Our study provides some insight in order to shed the light on this complex system and to better understand the concepts of crisis and disasters within the tourism-oriented literature. In addition, this study explains how consumer’s engagement process may reduce the negative effects generated by crises and disasters focusing on the firm perspective and highlighting the consequent positive effects generated to hazard-exposed communities. The document offers a marketing-oriented perspective.
Chapter One introduces the background of the study through identifying the importance of engaging consumers in order to manage crises and disasters. In addition, this chapter outlines the research design and includes a “snapshot” of the papers included in the Doctoral Thesis to facilitate the reading of the document.
Chapter Two aims at explaining the concepts of crisis and disaster within the tourism-related literature. This chapter results to be useful to the reader as it helps to clarify some basic concepts that need to be addressed in order to facilitate crisis and disaster risk management. The article included in this section has been developed in collaboration with the United Nations University (Bonn, Germany).
Chapter Three and Four analyse the opportunities that consumers’ engagement may offer in order to better manage disasters.
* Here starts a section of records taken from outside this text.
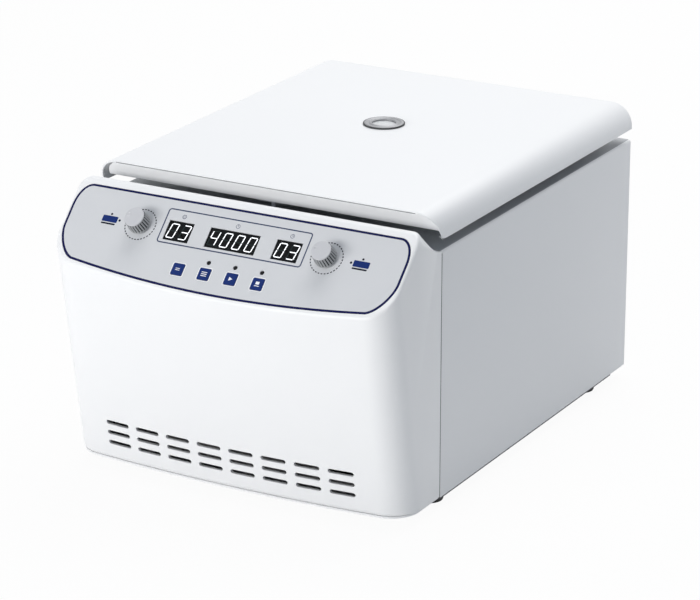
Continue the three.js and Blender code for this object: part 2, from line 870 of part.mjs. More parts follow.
function cross_rod(radius, from, to, sides) {
  const form = new THREE.CylinderGeometry(radius, radius, to - from, sides);
  return form.rotateZ(Math.PI / 2).translate((from + to) / 2, hinge_y, hinge_z);
}

function hinge_deck_leaf() {
  const half = hinge_width / 2;
  const inner = hinge_middle / 2 + hinge_play;
  const plate_low = deck_level + seat_gap;
  const plate_high = plate_low + hinge_leaf;
  const pieces = [block([-half, half], [hinge_y - hinge_leaf_depth, hinge_y + hinge_leaf / 2],
    [plate_low, plate_high])];
  for (const [from, to] of [[-half, -inner], [inner, half]]) {
    pieces.push(cross_rod(hinge_knuckle_radius, from, to, 16));
    pieces.push(block([from, to], [hinge_y - hinge_leaf / 2, hinge_y + hinge_leaf / 2],
      [plate_low, hinge_z - hinge_knuckle_radius / 2]));
  }
  return cut(join(pieces), [cross_rod(hinge_bore, -half - overrun, half + overrun, 16)]);
}

function hinge_lid_leaf() {
  const half = hinge_width / 2;
  const middle = hinge_middle / 2;
  const plate_high = liner_level - seat_gap;
  const plate_low = plate_high - hinge_leaf;
  const plate = block([-half, half], [hinge_y - hinge_leaf_depth, hinge_y - hinge_knuckle_radius],
    [plate_low, plate_high]);
  const tongue = block([-middle, middle], [hinge_y - hinge_knuckle_radius - hinge_leaf, hinge_y],
    [hinge_z + hinge_knuckle_radius / 2, plate_high]);
  const knuckle = cross_rod(hinge_knuckle_radius, -middle, middle, 16);
  return cut(join([plate, tongue, knuckle]), [cross_rod(hinge_bore, -half, half, 16)]);
}

function hinge_pin() {
  return cross_rod(hinge_pin_radius, -hinge_width / 2, hinge_width / 2, 16);
}

// Lid lock: the striker under the lid enters a slot in the deck, and a bolt slides through its window
const striker_y = seam_y + striker_setback;
const striker_top = liner_level - seat_gap;
const bolt_z = deck_level - bolt_drop;

function striker() {
  const foot = block_at([0, striker_y, striker_top - striker_foot_thickness / 2],
    [striker_foot_width, striker_foot_depth, striker_foot_thickness]);
  const blade_top = striker_top - striker_foot_thickness / 2;
  const blade_foot = striker_top - striker_length;
  const blade = block_at([0, striker_y, (blade_top + blade_foot) / 2],
    [striker_width, striker_thickness, blade_top - blade_foot]);
  const window = block_at([0, striker_y, bolt_z], [striker_window, striker_thickness + overrun, striker_window]);
  return cut(join([foot, blade]), [window]);
}

const lock_top = deck_level - sheet - seat_gap;
const lock_front = seam_y + lock_front_setback;
const lock_back = lock_front + lock_depth;
const bolt_front = striker_y + striker_thickness / 2 + 2 * lock_play;

function lock_body() {
  const body = block([-lock_width / 2, lock_width / 2], [lock_front, lock_back], [lock_top - lock_height, lock_top]);
  const slot_depth = striker_thickness / 2 + 2 * lock_play;
  const slot = block([-striker_width / 2 - lock_play, striker_width / 2 + lock_play],
    [striker_y - slot_depth, striker_y + slot_depth],
    [striker_top - striker_length - lock_play, lock_top + overrun]);
  const channel = block_at([0, (striker_y + lock_back + overrun) / 2, bolt_z],
    [bolt_width + 2 * seat_gap, lock_back + overrun - striker_y, bolt_height + 2 * seat_gap]);
  return cut(body, [slot, channel]);
}

function lock_bolt() {
  return block([-bolt_width / 2, bolt_width / 2], [bolt_front, lock_back + bolt_throw + bolt_tail],
    [bolt_z - bolt_height / 2, bolt_z + bolt_height / 2]);
}

// Chamber: gasket on the edge of the deck opening, bowl hung under the deck, guard ring round the bowl
function chamber_gasket() {
  const low = deck_level - sheet;
  const step = deck_level + seat_gap;
  const top = liner_level - seat_gap;
  const profile = [
    [gasket_inner_radius, low],
    [gasket_neck_radius, low],
    [gasket_neck_radius, step],
    [gasket_outer_radius, step],
    [gasket_outer_radius, step + gasket_bead],
    [gasket_neck_radius + gasket_top_width, top],
    [gasket_neck_radius, top],
    [gasket_inner_radius, step + 2 * gasket_bead],
  ];
  return around_rotor(turned_ring(profile, round_sides));
}

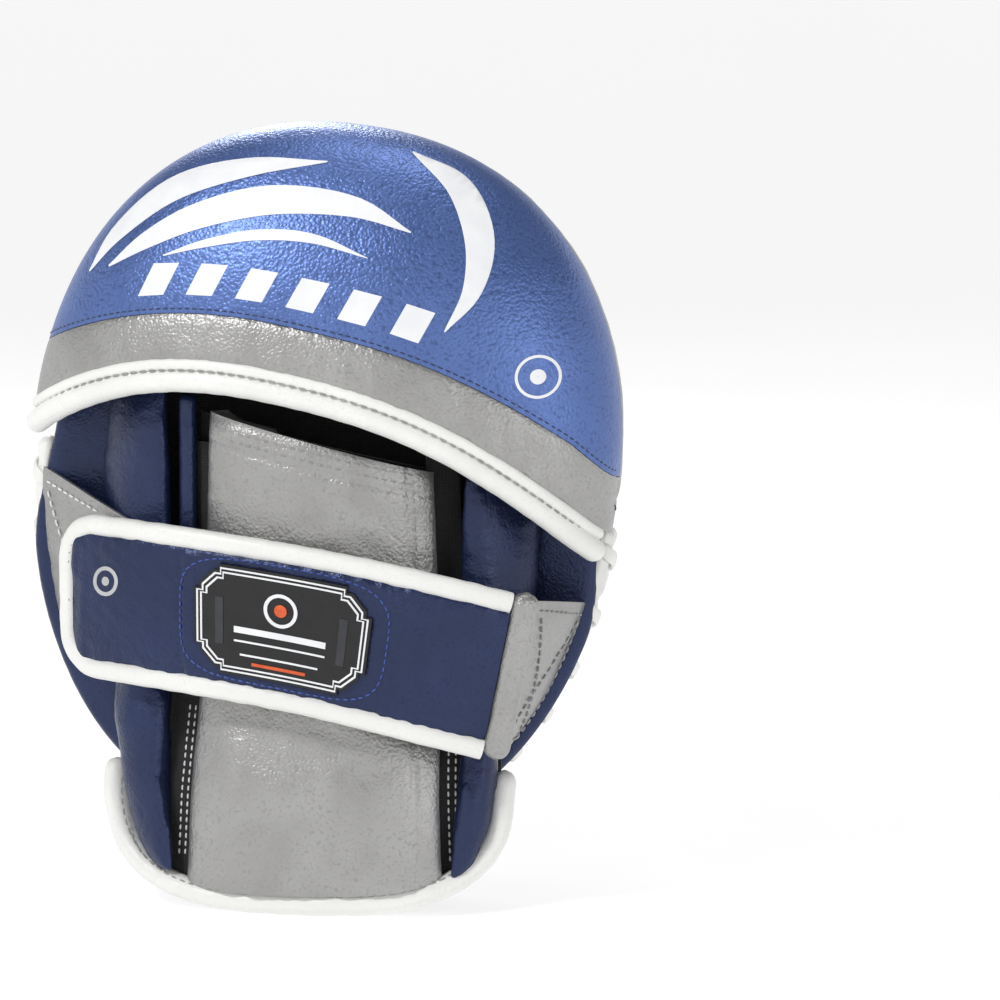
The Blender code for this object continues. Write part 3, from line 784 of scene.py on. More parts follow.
def build_sides():
    profiles = {
        "side_band_upper": (
            (9.5, 19.2), (8.0, 17.4), (5.6, 11.0), (3.6, 4.0), (2.0, -4.0), (1.4, -9.5), (2.6, -13.6)
        ),
        "side_band_lower": ((9.5, 19.2), (7.8, 17.6), (4.9, 12.5), (3.3, 7.0), (2.9, 2.0), (3.8, -3.4)),
    }
    for name, profile in profiles.items():
        rows = spline(profile, 101)
        start = 0.0 if name.endswith("upper") else math.pi
        lower = start > 0

        def place(u, v, rows=rows, start=start):
            inset, y = rows[int(round(v * 100))]
            x, z = egg(start + 0.003 + (math.pi - 0.006) * u, inset)
            return x, y, z

        def relief(u, v, point, lower=lower):
            run = u * 320.0
            lift = 0.9 * math.sin(math.pi * v) * (0.5 if lower else 1.0)
            lift += 0.55 * ripple(run, v * 30, 16.0, 5.0) * math.sin(math.pi * v)
            lift += 0.3 * math.exp(-v / 0.1) * ripple(run, v * 6.0, 2.2, 1.0)
            strength = 0.75 if lower else 0.4
            lift += (
                strength * math.exp(-(1 - v) / 0.34) * ripple(run, v * 7.0, 4.6, 3.0)
                * min(1.0, (1 - v) * 9 + 0.25)
            )
            ends = min(u, 1 - u) * 320.0
            return (
                lift * dome(ends, 5.0)
                + 0.35 * math.exp(-ends / 7.0) * ripple(v * 40, ends * 0.3, 3.2, 9.0)
            )

        band = skin(name + "_leather", place, 400, 25, 1.1, "silver", relief, body="mitt", replaces=(name,))
    rows = []
    for angle in (0.004, math.pi - 0.004):
        for shift in (0.018, -0.018):
            flat = [
                (*egg(angle + shift, inset), y) for inset, y in spline(profiles["side_band_upper"], 30)[3:-5]
            ]
            outward = normalised(np.array([(x - PAD_X, 0.0, (z - PAD_Z) * 0.1) for x, z, y in flat]))
            path = np.array([(x, y, z) for x, z, y in flat]) + outward * 0.3
            rows.append((path, outward))
    stitches("side_cross_stitches", rows, "thread_dark", "mitt", pitch=3.0, length=2.2, radius=0.28)
    edge = [egg(2 * math.pi * k / 400, FACE_INSET - 1.6) for k in range(401)]
    path = np.array([(x, 19.1, z) for x, z in edge])
    outward = normalised(np.array([(x - PAD_X, 60.0, z - PAD_Z) for x, z in edge]))
    stitches(
        "face_rim_stitches", [(path, outward)], "thread_white", "mitt", pitch=2.6, length=1.3, radius=0.26,
        lift=0.15
    )


def build_back():
    around = 360

    def last_inset(angle):
        lower = smoothstep(-math.sin(angle) * 3.0)
        return 5.6 * (1 - lower) - 1.0 * lower

    rings = []
    for share in np.concatenate((np.linspace(0.01, 0.9, 40), np.linspace(0.91, 1.0, 14))):
        ring = []
        for i in range(around):
            angle = -2 * math.pi * i / around
            rim = egg(angle, last_inset(angle))
            x, z = PAD_X + (rim[0] - PAD_X) * share, PAD_Z + (rim[1] - PAD_Z) * share
            from_rim = (1 - share) * 100.0
            y = (
                BACK_Y - 0.5 * dome(from_rim, 12.0) - 0.3 * ripple(x, z, 22.0)
                + 2.3 * (1 - dome(from_rim, 4.0))
            )
            y -= 0.3 * math.exp(-from_rim / 5.0) * ripple(angle * 90, from_rim * 0.3, 3.0)
            ring.append((x, y, z))
        rings.append(ring)
    rings.append([
        (*egg(-2 * math.pi * i / around, last_inset(-2 * math.pi * i / around) + 2.2),) for i in range(around)
    ])
    rings[-1] = [(x, -10.8, z) for x, z in rings[-1]]
    points, faces = ring_mesh(rings)
    make("pad_back_leather", points, faces, "blue_soft", body="mitt", replaces=("pad_back_cover",))


def rim_frame(angle, inset=0.0):
    """A point on the rim with its outward and onward directions."""
    x, z = egg(angle, inset)
    ahead = egg(angle + 0.001, inset)
    onward = normalised(np.array((ahead[0] - x, 0.0, ahead[1] - z)))
    return np.array((x, WELT_Y, z)), np.array((onward[2], 0.0, -onward[0])), onward


def build_lacing():
    """A white double welt, flat lace loops that pull it against the band at every eyelet, and near-black blobs
    of painted shade where each loop goes into its eyelet hole.
    """
    first, last = math.pi + 0.05, 2 * math.pi - 0.05
    frames = [rim_frame(first + (last - first) * k / 520, WELT_INSET) for k in range(521)]
    path = np.array([f[0] for f in frames])
    outward = np.array([f[1] for f in frames])
    total = float(np.sum(np.linalg.norm(np.diff(path, axis=0), axis=1)))
    pitch = total / LACE_TURNS

    def section(run, length):
        near = abs(((run / pitch) % 1.0) - 0.5) * pitch
        pinch = 1.0 - 0.26 * math.exp(-((near / 2.6) ** 2))
        ends = dome(min(run, length - run) + 0.05, 4.0)
        made = []
        for i in range(30):
            angle = 2 * math.pi * i / 30
            high = 3.1 * signed_power(math.cos(angle), 0.8)
            tall = 5.0 * signed_power(math.sin(angle), 0.85)
            if high > 0:
                high += 0.55 * math.cos(tall * 2.1) * min(1.0, high)
                high -= 0.9 * math.exp(-((tall / 0.8) ** 2))
            high += 0.25 * ripple(run, tall, 3.4, 6.0)
            made.append((high * ends * pinch, tall * ends * (0.5 + 0.5 * pinch)))
        return made

    roll("rim_welt_leather", path, outward, section, "white", body="mitt", replaces=("rim_welt",))
    points, faces, start = [], [], 0
    holes = []
    for k in range(LACE_TURNS):
        share = (k + 0.5) / LACE_TURNS
        centre, out, onward = rim_frame(first + (last - first) * share, WELT_INSET)
        loop = []
        for degrees in np.linspace(-112, 112, 25):
            angle = math.radians(degrees)
            reach = 3.9 * math.cos(angle) if abs(degrees) < 90 else 7.0 * math.cos(angle)
            slide = onward * (-4.4 * degrees / 112 + 0.5 * ripple(k * 3.1, degrees / 40, 1.0))
            loop.append(centre + out * (reach + 0.25) + np.array((0, 4.8 * math.sin(angle), 0)) + slide)
        loop = np.array(loop)
        middle = centre - out * 1.0
        direction = normalised(
            loop - middle - onward * np.sum((loop - middle) * onward, axis=1, keepdims=True)
        )
        width = roll_section(0.75, 2.3 + 0.25 * ripple(k * 1.7, 0.3, 1.0), 0.16, 3.0, True, 14, k * 0.7, 0.8)
        more, quads = ring_mesh(sweep_rings(loop, direction, width), start)
        points.append(more)
        faces += quads
        start += len(more)
        holes.append((loop[-1] - out * 0.2, out, onward))
    make("rim_lace_loops", np.vstack(points), faces, "white", body="mitt", replaces=("rim_lace",))
    # Near-black blobs at each loop's end: painted shade inside the eyelet holes, not parts of their own.
    points, faces, start = [], [], 0
    for centre, out, onward in holes:
        upward = np.cross(out, onward)
        ring = [math.tau * i / 14 for i in range(14)]
        rings = []
        for height, size in ((-1.2, 1.2), (1.1, 1.5), (1.3, 1.2)):
            rings.append([centre + out * height + size * (
                onward * math.cos(a) * 1.2 + upward * math.sin(a)
            ) for a in ring])
        more, quads = ring_mesh(rings, start)
        points.append(more)
        faces += quads
        start += len(more)
    make("rim_eyelet_shade", np.vstack(points), faces, "eyelet_shade", body="mitt")


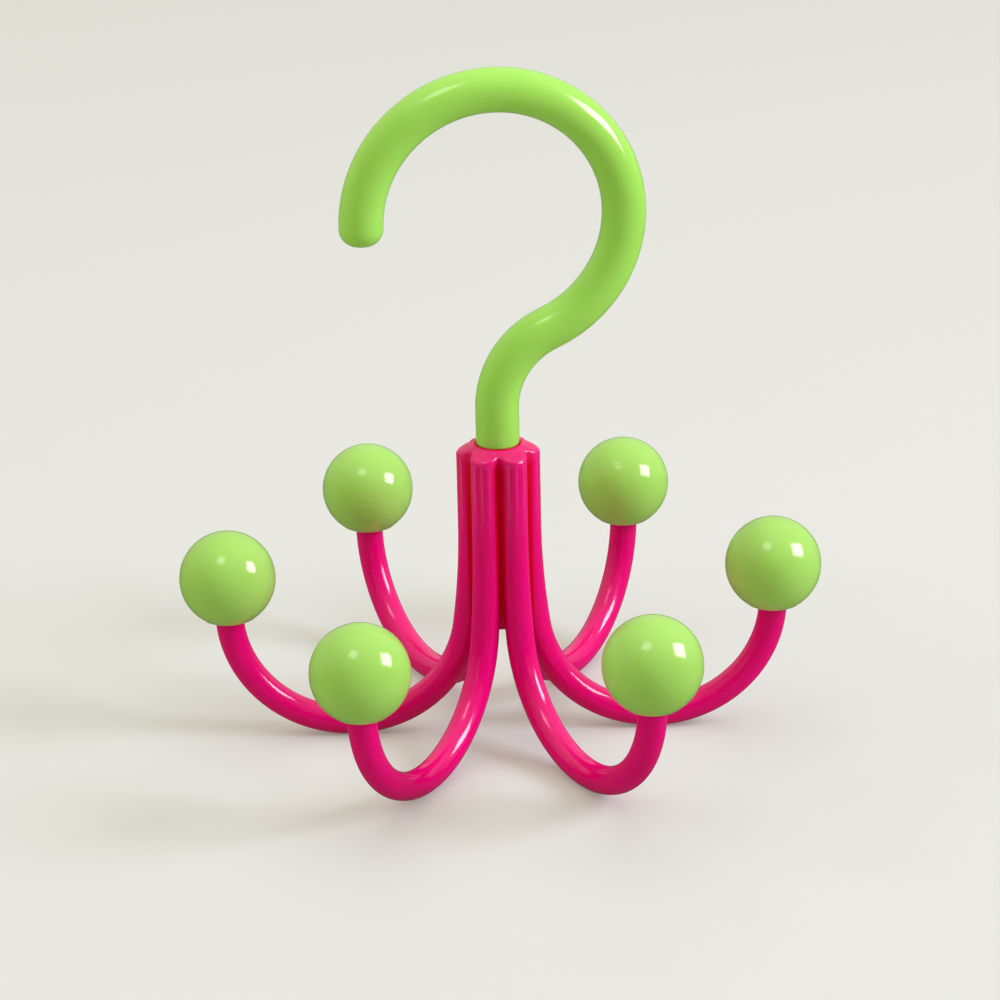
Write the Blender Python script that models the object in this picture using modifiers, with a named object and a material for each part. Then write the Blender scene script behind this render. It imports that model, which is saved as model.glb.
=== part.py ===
"""Rotating closet hook: a claw of six upturned arms with ball knobs, under a hook that swivels in its hub.

Metres, +Z up. The origin is on the swivel axis, at the height of the surface that the arms stand on.
Arm 1 points along +X and the others follow every sixty degrees, anticlockwise from above.
"""

import math

import bmesh
import bpy
from mathutils import Matrix

OBJECT_NAME = "rotating_closet_hook"

# Swivel: a journal under the shank turns in the hub core, held by a washer and a screw from below
JOURNAL_RADIUS = 0.0030
JOURNAL_CLEARANCE = 0.00025
WASHER_OVERLAP = 0.00095
WASHER_CLEARANCE = 0.0003
WASHER_THICKNESS = 0.0008
WASHER_FLOAT = 0.0003
SEAT_CLEARANCE = 0.0002
SCREW_RADIUS = 0.00145
SCREW_LENGTH = 0.0120
SCREW_POINT = 0.0020
SCREW_HEAD_RADIUS = 0.00275
SCREW_HEAD_HEIGHT = 0.0019
SCREW_HEAD_ROUND = 0.0007
SCREW_CLEARANCE = 0.00015
SCREW_TIP_CLEARANCE = 0.0015
RECESS_LENGTH = 0.0030
RECESS_WIDTH = 0.0006
RECESS_DEPTH = 0.0010

# Hub core: the turned middle that the arms are gathered round
POCKET_WALL = 0.00135
POCKET_DEPTH = 0.0060
HUB_ABOVE_FLARE = 0.0187
HUB_BELOW_FLARE = 0.0243
CORE_EDGE = 0.0003

# Arms: round rods, each one flared, bent up through a half turn and standing upright in its knob
ARM_COUNT = 6
ARM_RADIUS = 0.00325
ARM_STANDOFF = 0.0004
FLARE_RADIUS = 0.1783
FLARE_TURN = math.radians(8.13)
BEND_RADIUS = 0.0274
FOOT_FLAT = 0.0002
ROOT_CLEARANCE = 0.0002
ARM_SEAM = 0.0002
KEY_WIDTH = 0.0020
KEY_DEPTH = 0.0012
KEY_LENGTH = 0.0220
KEY_ABOVE_WEB = 0.0030
KEY_CLEARANCE = 0.0002

# Hub top: the arms' ends are cut to one cone round the shank
SHANK_DEPTH = 0.0060
SHANK_CLEARANCE = 0.0002
RIM_LAND = 0.0010
RIM_DROP = 0.0015

# Knobs: two half shells, the lower with a socket for the arm and a flat underside
KNOB_RADIUS = 0.0110
KNOB_FLAT_LAND = 0.0027
KNOB_WALL = 0.0016
KNOB_SEAM = 0.0001
SOCKET_CLEARANCE = 0.00015
SOCKET_WALL = 0.0016
SOCKET_END = 0.0016
ARM_END_CLEARANCE = 0.0003
LIP_DEPTH = 0.0015
LIP_WALL = 0.0008
LIP_CLEARANCE = 0.0004

# Hook: one round rod with a straight shank, an S-bend and a crook with a round tip
ROD_RADIUS = 0.00495
HOOK_NECK = 0.0089
NECK_BEND_RADIUS = 0.0196
NECK_TURN = math.radians(67.0)
RETURN_RADIUS = 0.0285
RETURN_TURN = math.radians(96.9)
CROOK_RADIUS = 0.0293
TIP_STRAIGHT = 0.0003
HOOK_REST_TURN = math.radians(7.8)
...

The studies focus on disasters generated by natural hazards. The investigations have been developed following a tourism firm perspective.
In particular, Chapter Three aims at introducing the opportunities offered by the Cause-related Marketing to the tourism firms in order to engage tourists, collect funds, and therefore increase the resilience of the communities.
On the other hand, Chapter Four offers a different investigation of disaster-oriented Cause-related Marketing campaigns. We propose an analysis of two campaigns, promoted by a fictitious hotel chain and referring to a real cause. Findings show that different disaster-related causes may generate different results, depending on the stage of disaster management they focus on (prevention Vs recovery). The study has been developed in order to contribute to generating more effective Cause-related Marketing campaigns able to collect higher amounts of money to be invested to increase the resilience of the hazard-exposed destinations.
Chapter Five analyses the opportunities that consumer engagement may offer in order to better manage a crisis. In particular, the investigation refers to the crisis of seafood consumption in Japan after the Fukushima Dai-ichi nuclear power plant (FDNPP) accident triggered by the Great East Japan earthquake and tsunami (GEJET) on 11 March 2011. The study has been developed following the Japanese fisheries and the Japanese Government perspective. The article investigates two different categories of consumers: tourists and residents. The study has been developed in collaboration with the Disaster Prevention Research Institute, Kyoto University (Kyoto, Japan).
Chapter Five outlines some final remarks.